By John Tveter, Sports Writer
American novelist Bill Vaughn once said, “It’s never safe to be nostalgic about something until you’re absolutely certain there’s no chance of it coming back.”
This past weekend, my career as a competitive athlete came to an end. Now I know it is officially over, I can’t help but feel sentimental about my time as a basketball player. I will always remember what took place in these past four years as an athlete, and I can’t help but smile.
My four years of basketball at Pacific Lutheran University were a bit like a roller coaster ride. The journey had its ups and its downs, but the ride was exciting. I wouldn’t trade the past four years for anything.
When the final buzzer sounded, the feeling that immediately came to my mind was bittersweet. My body is physically ready for a break. It will be great to take time off and let the aches and pains caused by a long season to finally heal.
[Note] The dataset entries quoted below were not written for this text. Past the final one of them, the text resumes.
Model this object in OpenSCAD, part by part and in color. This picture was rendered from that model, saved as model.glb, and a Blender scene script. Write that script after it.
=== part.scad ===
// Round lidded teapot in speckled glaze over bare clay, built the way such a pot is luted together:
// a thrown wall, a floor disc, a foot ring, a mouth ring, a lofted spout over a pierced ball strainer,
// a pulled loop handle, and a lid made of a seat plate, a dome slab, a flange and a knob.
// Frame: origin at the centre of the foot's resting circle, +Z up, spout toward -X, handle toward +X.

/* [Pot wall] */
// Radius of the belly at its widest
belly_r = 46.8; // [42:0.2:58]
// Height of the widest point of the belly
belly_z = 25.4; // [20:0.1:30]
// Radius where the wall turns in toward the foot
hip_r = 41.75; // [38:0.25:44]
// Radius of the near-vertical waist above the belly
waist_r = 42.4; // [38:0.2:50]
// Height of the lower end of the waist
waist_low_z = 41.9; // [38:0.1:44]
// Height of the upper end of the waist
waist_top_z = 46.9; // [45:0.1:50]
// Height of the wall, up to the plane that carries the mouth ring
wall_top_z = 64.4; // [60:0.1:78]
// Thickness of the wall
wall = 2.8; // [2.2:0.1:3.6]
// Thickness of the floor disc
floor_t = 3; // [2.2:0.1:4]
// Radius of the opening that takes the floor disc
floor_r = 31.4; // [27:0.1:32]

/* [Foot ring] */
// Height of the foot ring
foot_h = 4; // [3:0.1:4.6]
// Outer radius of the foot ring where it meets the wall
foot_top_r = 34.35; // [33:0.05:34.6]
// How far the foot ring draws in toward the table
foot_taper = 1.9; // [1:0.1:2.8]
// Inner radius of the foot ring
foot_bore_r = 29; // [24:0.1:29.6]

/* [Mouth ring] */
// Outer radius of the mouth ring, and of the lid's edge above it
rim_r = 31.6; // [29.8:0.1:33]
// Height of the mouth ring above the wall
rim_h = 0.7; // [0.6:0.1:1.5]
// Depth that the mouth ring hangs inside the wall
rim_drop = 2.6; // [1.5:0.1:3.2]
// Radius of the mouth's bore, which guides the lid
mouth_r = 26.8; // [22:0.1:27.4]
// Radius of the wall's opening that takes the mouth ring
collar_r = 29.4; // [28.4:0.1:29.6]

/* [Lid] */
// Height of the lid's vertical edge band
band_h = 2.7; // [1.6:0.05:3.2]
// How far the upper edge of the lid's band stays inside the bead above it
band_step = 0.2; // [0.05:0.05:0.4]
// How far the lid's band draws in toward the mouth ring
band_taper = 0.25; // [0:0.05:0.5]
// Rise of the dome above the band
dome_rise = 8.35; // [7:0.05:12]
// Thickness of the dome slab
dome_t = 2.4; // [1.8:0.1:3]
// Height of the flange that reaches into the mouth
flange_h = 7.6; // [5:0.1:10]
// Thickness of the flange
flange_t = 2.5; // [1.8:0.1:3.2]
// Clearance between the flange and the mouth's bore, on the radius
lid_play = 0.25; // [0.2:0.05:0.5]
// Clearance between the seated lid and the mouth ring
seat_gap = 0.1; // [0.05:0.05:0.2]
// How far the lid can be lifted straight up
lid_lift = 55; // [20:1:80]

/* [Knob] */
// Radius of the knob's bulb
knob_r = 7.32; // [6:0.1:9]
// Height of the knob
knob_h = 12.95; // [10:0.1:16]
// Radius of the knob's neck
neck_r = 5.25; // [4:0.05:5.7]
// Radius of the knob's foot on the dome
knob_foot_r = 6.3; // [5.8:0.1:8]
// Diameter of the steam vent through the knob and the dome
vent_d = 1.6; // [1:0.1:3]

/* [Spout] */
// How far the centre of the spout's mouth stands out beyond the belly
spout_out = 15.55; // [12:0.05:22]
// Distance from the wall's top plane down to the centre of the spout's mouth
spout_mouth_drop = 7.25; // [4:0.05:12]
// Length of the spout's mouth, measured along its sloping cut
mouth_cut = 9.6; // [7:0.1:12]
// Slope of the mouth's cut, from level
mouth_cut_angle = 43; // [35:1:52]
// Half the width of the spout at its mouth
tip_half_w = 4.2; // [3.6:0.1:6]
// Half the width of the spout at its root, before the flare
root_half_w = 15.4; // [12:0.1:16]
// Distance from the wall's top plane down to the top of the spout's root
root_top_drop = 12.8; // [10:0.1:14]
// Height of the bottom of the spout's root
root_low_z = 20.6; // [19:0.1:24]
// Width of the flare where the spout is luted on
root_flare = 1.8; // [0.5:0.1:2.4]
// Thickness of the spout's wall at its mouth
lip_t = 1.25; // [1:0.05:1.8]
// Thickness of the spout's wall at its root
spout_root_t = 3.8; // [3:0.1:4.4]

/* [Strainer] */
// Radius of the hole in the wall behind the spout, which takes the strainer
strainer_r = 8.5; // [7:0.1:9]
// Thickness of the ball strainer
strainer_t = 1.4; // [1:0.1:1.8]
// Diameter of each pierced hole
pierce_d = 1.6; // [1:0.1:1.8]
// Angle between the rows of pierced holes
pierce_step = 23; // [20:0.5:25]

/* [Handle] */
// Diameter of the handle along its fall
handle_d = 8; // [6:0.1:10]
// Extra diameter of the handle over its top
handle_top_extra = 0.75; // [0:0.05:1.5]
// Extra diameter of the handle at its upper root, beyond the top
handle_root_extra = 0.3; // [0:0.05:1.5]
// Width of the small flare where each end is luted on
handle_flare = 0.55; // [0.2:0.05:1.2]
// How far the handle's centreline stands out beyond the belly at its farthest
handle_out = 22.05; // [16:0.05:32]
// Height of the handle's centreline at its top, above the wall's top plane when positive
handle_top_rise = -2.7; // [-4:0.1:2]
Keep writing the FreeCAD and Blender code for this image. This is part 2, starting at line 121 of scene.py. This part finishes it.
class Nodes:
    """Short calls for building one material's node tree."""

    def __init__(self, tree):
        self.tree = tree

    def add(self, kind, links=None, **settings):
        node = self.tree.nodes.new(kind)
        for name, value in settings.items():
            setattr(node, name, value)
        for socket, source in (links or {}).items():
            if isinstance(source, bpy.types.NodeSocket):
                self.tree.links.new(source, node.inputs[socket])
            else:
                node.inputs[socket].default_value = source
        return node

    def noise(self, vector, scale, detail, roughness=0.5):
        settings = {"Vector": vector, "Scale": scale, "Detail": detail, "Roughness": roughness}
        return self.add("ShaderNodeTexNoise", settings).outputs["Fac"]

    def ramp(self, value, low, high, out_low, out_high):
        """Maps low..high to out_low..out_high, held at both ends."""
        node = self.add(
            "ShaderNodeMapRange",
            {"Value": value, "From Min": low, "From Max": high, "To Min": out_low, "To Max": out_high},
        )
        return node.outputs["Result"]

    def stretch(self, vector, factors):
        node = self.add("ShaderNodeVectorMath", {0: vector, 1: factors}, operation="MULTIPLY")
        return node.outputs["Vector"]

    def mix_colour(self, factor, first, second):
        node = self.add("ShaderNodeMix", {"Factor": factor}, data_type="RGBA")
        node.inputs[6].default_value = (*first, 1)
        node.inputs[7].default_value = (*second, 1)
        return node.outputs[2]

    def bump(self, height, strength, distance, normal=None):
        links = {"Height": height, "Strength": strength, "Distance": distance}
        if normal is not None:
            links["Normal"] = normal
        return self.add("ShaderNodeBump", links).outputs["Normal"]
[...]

But it will be strange not to be preparing for next season. When one season came to an end over the course of these last four years, it was time to begin training for the next one.
It is an odd sensation knowing the sport you have committed so much time and effort toward is now complete. I do look forward to having spare time and can now pursue my other interests.
I thought I was coming to PLU to play basketball. Little did I know that by playing basketball here, I would make friendships that will last a lifetime.
It took time, but I came to understand the most important thing wasn’t the games. It was the relationships I formed with my teammates and the memories I had with them.
I will forever have a special bond with Kai Hoyt and Arvid Isaksen, the two other seniors with whom I spent four years. PLU men’s basketball coach Steve Dickerson says it all the time: “There are few things more special than being a teammate.”
That is what I will miss the most — the feeling of being a part of something greater than myself.
One of the strangest sensations that occurred after the final game of the season was the feeling of taking off the PLU jersey for the final time. Although I will likely play other games in the future, I will never again play a game in which I represent my school.
I will never forget the lessons I learned as a member of the PLU men’s basketball team. I will always remember that it’s important to learn what it takes to be successful not just in sports, but also in life.
As one chapter of my life ends, a new one begins. After all, the journey of a thousand miles begins and ends with a single step.